◆ **TO DO**
Copy all the material below, exactly as it stands.

◆ **INFORMATION PROVIDED**

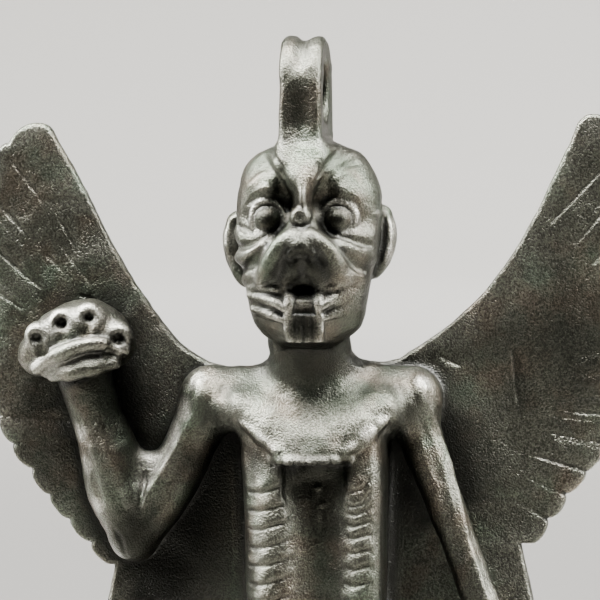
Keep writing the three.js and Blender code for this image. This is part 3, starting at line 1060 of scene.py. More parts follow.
@dataclass
class Arms:
    """The right arm, folded up with the paw raised, and the left, which hangs beside the body."""

    elbow: Row = (-21.7, 1.0, 88.4)
    raised_paw: Row = (-28.6, -0.4, 110.9)
    lowered_paw: Row = (29.4, -3.4, 63.0)
    lowered_turn: float = 154.0

    def sculpt(self, clay: Clay) -> None:
        """Adds both arms with their paws."""
        self.raised(clay)
        self.hanging(clay)

    def raised(self, clay: Clay) -> None:
        """Adds the right arm, with the fold that fills the inside of its elbow.

        Args:
            clay: The worked clay.
        """
        upper = [
            [-12.4, 0.0, SHOULDER, 3.6], [-14.6, 0.2, 100.4, 3.2], [-17.8, 0.6, 94.2, 3.1],
            [*self.elbow, 2.8],
        ]
        forearm = [
            [*self.elbow, 2.6], [-24.2, 0.6, 93.6, 3.3], [-24.9, 0.4, 98.6, 3.6],
            [-26.4, 0.2, 103.4, 3.1], [-27.8, -0.2, 108, 3.3],
        ]
        fold = [[-20.4, 0.6, 97.2, 1.5], [-20.9, 0.3, 93.6, 2.2]]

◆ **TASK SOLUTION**
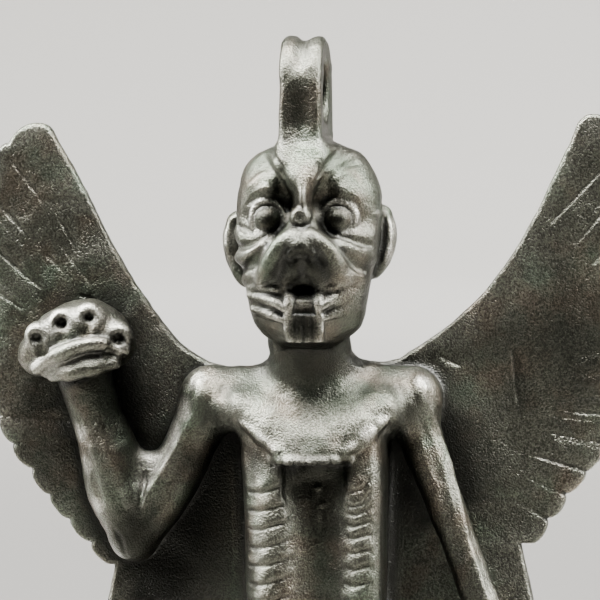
Keep writing the three.js and Blender code for this image. This is part 3, starting at line 1060 of scene.py. More parts follow.
@dataclass
class Arms:
    """The right arm, folded up with the paw raised, and the left, which hangs beside the body."""

    elbow: Row = (-21.7, 1.0, 88.4)
    raised_paw: Row = (-28.6, -0.4, 110.9)
    lowered_paw: Row = (29.4, -3.4, 63.0)
    lowered_turn: float = 154.0

    def sculpt(self, clay: Clay) -> None:
        """Adds both arms with their paws."""
        self.raised(clay)
        self.hanging(clay)

    def raised(self, clay: Clay) -> None:
        """Adds the right arm, with the fold that fills the inside of its elbow.

        Args:
            clay: The worked clay.
        """
        upper = [
            [-12.4, 0.0, SHOULDER, 3.6], [-14.6, 0.2, 100.4, 3.2], [-17.8, 0.6, 94.2, 3.1],
            [*self.elbow, 2.8],
        ]
        forearm = [
            [*self.elbow, 2.6], [-24.2, 0.6, 93.6, 3.3], [-24.9, 0.4, 98.6, 3.6],
            [-26.4, 0.2, 103.4, 3.1], [-27.8, -0.2, 108, 3.3],
        ]
        fold = [[-20.4, 0.6, 97.2, 1.5], [-20.9, 0.3, 93.6, 2.2]]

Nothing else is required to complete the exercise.